**INSTRUCTIONS TO FOLLOW**
Lines from the one containing "obj.data.transform(world)" through the end of the data are to be returned exactly, and no others.

-*-

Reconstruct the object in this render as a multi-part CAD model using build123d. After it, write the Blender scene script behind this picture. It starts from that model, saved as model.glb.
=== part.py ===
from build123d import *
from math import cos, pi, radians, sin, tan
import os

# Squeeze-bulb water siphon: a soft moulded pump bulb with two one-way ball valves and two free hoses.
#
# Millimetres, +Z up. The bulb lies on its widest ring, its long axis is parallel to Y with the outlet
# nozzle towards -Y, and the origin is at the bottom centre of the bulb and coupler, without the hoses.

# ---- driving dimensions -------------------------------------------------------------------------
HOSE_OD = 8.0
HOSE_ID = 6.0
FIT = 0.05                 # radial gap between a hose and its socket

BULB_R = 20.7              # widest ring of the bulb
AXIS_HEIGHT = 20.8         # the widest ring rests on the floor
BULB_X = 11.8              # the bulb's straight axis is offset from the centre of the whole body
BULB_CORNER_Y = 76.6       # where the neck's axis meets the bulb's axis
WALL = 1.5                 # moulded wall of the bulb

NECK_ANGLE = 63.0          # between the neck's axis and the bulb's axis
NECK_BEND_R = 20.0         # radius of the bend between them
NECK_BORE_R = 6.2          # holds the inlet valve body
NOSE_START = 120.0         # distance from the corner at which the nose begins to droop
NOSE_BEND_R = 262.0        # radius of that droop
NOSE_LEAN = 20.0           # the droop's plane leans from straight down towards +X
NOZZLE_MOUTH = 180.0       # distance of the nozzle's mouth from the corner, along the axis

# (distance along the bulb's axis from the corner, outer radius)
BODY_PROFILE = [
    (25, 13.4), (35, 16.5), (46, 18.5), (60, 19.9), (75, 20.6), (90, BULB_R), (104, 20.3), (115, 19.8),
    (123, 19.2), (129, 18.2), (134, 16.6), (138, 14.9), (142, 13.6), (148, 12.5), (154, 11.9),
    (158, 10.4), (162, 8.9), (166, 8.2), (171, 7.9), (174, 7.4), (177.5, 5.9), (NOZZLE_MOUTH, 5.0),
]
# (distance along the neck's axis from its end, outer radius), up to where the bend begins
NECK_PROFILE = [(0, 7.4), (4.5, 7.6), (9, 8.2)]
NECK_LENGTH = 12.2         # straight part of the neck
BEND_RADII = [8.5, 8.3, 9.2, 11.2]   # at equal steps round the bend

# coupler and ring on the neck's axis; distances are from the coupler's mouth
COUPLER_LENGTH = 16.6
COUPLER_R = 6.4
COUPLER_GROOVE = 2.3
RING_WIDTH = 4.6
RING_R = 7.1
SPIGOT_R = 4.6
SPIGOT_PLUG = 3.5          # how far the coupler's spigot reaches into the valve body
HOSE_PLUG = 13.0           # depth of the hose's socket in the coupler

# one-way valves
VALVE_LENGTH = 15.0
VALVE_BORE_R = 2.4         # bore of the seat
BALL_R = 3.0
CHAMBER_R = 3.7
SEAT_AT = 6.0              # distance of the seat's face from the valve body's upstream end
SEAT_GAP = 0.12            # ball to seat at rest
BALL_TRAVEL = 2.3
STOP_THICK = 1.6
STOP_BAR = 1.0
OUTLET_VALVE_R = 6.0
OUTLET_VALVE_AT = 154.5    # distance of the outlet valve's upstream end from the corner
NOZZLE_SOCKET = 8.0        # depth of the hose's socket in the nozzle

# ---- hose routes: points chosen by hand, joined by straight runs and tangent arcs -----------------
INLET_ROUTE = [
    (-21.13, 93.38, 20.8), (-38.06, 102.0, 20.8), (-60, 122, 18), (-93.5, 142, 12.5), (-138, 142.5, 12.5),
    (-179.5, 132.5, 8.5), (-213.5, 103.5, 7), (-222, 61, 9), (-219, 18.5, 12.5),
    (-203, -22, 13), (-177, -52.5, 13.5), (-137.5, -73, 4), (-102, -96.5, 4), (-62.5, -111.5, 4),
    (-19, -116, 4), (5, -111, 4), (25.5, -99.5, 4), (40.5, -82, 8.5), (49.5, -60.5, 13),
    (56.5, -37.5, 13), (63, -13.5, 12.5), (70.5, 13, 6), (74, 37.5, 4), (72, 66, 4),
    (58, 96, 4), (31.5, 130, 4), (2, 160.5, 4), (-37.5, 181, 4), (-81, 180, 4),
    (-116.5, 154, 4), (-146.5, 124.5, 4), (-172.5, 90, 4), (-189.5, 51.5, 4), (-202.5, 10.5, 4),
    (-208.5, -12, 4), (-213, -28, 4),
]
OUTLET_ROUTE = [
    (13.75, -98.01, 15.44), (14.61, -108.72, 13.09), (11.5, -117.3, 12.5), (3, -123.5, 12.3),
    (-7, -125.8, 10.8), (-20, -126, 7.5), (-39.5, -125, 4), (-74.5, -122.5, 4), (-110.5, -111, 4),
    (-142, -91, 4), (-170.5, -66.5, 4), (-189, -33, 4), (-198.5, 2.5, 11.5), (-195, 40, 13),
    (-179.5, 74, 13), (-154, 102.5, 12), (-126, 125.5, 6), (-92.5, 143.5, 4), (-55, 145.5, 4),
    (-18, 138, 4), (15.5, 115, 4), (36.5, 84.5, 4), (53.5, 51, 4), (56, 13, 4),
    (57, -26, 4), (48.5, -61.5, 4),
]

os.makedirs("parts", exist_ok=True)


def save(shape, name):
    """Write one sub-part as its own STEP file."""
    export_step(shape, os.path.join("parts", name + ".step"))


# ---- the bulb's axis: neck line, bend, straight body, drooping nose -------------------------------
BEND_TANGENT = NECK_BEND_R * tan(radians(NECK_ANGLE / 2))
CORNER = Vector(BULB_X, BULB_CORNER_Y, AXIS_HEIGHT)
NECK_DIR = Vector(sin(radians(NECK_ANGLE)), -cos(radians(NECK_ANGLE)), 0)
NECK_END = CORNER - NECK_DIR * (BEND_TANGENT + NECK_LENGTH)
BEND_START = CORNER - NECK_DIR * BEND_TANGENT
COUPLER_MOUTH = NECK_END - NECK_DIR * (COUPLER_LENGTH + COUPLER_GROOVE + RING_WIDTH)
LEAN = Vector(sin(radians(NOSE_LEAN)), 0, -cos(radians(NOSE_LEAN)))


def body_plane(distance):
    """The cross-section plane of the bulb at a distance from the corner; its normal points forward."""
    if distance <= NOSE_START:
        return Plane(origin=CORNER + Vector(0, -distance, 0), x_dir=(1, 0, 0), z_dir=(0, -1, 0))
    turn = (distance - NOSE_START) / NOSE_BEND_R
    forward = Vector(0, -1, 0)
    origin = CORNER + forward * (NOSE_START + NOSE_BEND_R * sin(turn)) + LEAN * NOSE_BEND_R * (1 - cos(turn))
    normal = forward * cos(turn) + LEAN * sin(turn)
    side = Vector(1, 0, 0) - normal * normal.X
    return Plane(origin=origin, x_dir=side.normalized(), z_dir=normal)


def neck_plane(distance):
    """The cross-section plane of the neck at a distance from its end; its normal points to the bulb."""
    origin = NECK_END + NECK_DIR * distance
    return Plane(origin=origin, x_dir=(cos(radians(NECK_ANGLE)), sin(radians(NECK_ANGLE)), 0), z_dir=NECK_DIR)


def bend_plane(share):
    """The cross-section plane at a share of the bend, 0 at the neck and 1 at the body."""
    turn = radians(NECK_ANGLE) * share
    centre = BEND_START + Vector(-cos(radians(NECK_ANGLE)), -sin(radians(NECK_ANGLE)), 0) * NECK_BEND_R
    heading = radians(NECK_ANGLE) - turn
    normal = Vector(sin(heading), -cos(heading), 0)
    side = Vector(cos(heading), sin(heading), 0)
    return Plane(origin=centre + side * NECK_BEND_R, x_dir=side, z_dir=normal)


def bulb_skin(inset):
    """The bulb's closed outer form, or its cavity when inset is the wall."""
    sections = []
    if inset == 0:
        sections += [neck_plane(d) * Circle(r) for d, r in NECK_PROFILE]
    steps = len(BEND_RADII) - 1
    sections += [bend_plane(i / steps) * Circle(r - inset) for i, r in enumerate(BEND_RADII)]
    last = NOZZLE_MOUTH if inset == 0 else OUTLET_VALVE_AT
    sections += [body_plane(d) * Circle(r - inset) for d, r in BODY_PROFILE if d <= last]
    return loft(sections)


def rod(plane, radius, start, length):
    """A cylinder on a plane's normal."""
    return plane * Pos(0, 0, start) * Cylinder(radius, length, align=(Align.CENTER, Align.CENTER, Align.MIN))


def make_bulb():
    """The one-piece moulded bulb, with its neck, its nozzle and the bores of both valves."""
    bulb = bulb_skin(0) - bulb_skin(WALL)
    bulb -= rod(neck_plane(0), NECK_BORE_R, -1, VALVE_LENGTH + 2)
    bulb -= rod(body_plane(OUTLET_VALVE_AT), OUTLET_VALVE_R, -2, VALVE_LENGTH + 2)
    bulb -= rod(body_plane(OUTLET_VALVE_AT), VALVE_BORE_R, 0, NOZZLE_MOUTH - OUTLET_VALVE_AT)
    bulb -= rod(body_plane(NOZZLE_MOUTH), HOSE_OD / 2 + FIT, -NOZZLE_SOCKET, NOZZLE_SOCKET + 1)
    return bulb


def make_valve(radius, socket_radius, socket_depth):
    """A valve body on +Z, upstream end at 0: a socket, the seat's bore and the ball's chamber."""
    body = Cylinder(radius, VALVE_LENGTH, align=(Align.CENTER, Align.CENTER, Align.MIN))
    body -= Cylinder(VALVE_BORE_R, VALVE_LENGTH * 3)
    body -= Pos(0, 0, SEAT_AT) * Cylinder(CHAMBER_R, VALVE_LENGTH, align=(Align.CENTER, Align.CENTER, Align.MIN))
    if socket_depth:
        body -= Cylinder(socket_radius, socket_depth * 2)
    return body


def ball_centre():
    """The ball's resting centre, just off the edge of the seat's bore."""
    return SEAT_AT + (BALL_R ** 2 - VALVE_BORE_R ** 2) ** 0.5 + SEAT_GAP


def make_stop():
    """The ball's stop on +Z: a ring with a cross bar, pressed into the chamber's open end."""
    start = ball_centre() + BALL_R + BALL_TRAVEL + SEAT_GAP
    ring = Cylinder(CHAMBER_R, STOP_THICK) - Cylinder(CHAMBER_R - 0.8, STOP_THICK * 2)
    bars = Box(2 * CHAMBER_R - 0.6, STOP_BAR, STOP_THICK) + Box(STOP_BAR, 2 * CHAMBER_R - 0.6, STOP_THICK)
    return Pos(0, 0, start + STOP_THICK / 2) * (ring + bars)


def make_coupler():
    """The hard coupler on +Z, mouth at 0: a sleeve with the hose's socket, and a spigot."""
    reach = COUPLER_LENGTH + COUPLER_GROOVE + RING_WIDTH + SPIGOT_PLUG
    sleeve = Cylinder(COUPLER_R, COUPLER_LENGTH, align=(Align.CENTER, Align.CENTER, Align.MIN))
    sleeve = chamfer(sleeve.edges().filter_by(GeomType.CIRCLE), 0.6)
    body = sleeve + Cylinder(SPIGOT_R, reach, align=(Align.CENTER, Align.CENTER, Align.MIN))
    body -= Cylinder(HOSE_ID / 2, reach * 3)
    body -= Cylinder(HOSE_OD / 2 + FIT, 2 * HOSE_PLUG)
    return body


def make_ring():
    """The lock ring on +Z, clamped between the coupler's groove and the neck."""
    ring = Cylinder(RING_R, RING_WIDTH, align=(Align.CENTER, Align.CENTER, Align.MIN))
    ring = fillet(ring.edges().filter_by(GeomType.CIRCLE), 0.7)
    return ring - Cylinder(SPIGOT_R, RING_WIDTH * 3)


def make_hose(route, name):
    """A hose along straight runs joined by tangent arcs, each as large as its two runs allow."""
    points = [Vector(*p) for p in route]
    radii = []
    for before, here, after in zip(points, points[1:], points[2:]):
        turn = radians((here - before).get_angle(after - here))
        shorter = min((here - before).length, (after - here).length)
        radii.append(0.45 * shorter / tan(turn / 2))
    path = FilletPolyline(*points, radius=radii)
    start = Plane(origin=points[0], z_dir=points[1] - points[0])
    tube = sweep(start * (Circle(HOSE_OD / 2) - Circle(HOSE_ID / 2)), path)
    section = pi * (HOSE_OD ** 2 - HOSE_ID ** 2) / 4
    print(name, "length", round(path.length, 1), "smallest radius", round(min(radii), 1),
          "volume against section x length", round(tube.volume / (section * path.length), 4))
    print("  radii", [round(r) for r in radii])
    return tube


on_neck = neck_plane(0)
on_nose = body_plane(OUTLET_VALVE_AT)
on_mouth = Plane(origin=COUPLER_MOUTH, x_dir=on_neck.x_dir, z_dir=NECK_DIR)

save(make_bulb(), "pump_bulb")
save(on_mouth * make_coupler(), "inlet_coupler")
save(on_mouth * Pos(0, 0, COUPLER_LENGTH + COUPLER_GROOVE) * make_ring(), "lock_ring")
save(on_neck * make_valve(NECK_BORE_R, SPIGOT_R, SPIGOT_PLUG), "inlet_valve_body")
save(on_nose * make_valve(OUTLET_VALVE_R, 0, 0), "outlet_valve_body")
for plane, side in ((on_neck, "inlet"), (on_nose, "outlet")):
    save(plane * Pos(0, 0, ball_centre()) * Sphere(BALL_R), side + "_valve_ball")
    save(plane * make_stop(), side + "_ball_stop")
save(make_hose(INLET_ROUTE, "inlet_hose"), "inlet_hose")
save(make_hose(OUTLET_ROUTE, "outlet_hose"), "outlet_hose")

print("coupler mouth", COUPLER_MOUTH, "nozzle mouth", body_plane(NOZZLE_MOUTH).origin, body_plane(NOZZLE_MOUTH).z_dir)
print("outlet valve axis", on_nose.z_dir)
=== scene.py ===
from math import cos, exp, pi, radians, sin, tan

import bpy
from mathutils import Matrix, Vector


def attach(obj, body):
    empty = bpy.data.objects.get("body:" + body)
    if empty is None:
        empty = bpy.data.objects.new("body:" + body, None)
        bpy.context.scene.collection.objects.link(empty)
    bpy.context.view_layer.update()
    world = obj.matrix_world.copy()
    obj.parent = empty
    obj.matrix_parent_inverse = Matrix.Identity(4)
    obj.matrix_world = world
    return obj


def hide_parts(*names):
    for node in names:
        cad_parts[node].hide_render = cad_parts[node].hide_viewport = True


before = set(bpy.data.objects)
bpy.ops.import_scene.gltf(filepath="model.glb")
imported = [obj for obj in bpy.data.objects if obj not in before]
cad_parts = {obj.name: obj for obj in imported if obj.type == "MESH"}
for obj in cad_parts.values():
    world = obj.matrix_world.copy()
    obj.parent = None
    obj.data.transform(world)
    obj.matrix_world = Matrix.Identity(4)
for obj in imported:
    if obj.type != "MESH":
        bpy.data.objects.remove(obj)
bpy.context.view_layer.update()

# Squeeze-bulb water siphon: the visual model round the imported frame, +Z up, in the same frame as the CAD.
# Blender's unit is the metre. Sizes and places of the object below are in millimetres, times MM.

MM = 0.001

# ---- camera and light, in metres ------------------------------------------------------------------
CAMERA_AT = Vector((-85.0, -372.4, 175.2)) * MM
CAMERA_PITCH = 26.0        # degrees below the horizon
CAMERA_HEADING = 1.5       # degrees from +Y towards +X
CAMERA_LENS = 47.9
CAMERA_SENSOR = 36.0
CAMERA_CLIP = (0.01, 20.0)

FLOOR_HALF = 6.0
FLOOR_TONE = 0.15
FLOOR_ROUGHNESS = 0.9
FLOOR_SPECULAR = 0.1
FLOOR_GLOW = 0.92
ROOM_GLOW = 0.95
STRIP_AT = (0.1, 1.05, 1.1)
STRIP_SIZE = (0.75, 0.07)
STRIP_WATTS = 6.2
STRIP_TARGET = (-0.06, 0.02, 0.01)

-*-

**EXERCISE RESULT**
    obj.data.transform(world)
    obj.matrix_world = Matrix.Identity(4)
for obj in imported:
    if obj.type != "MESH":
        bpy.data.objects.remove(obj)
bpy.context.view_layer.update()

# Squeeze-bulb water siphon: the visual model round the imported frame, +Z up, in the same frame as the CAD.
# Blender's unit is the metre. Sizes and places of the object below are in millimetres, times MM.

MM = 0.001

# ---- camera and light, in metres ------------------------------------------------------------------
CAMERA_AT = Vector((-85.0, -372.4, 175.2)) * MM
CAMERA_PITCH = 26.0        # degrees below the horizon
CAMERA_HEADING = 1.5       # degrees from +Y towards +X
CAMERA_LENS = 47.9
CAMERA_SENSOR = 36.0
CAMERA_CLIP = (0.01, 20.0)

FLOOR_HALF = 6.0
FLOOR_TONE = 0.15
FLOOR_ROUGHNESS = 0.9
FLOOR_SPECULAR = 0.1
FLOOR_GLOW = 0.92
ROOM_GLOW = 0.95
STRIP_AT = (0.1, 1.05, 1.1)
STRIP_SIZE = (0.75, 0.07)
STRIP_WATTS = 6.2
STRIP_TARGET = (-0.06, 0.02, 0.01)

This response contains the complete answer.